◆ **Directive**:
Show all lines from the listing below that contain "bodies".

───── Dataset extract

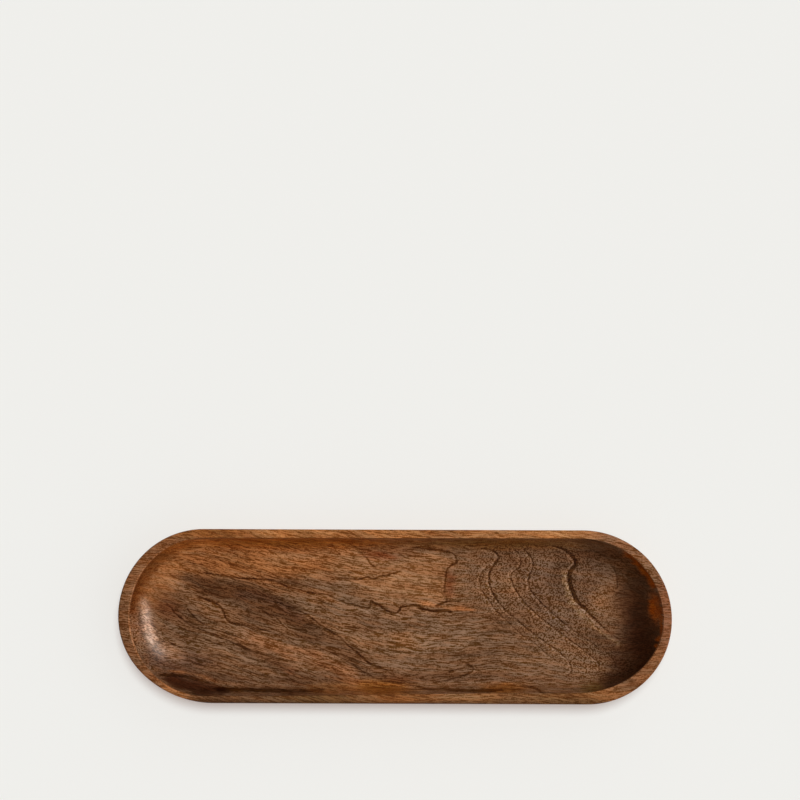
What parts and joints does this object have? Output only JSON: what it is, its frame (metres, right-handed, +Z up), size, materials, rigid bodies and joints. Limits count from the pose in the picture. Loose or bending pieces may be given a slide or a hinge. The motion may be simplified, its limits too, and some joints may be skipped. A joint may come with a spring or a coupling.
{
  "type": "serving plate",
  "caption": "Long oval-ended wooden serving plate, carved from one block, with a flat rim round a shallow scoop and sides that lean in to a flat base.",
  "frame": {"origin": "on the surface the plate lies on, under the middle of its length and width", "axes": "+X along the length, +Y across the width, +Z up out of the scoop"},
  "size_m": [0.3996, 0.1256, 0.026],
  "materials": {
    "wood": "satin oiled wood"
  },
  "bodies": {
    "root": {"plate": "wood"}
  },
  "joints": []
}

──────────

◆ **Right answer**:
What parts and joints does this object have? Output only JSON: what it is, its frame (metres, right-handed, +Z up), size, materials, rigid bodies and joints. Limits count from the pose in the picture. Loose or bending pieces may be given a slide or a hinge. The motion may be simplified, its limits too, and some joints may be skipped. A joint may come with a spring or a coupling.
  "bodies": {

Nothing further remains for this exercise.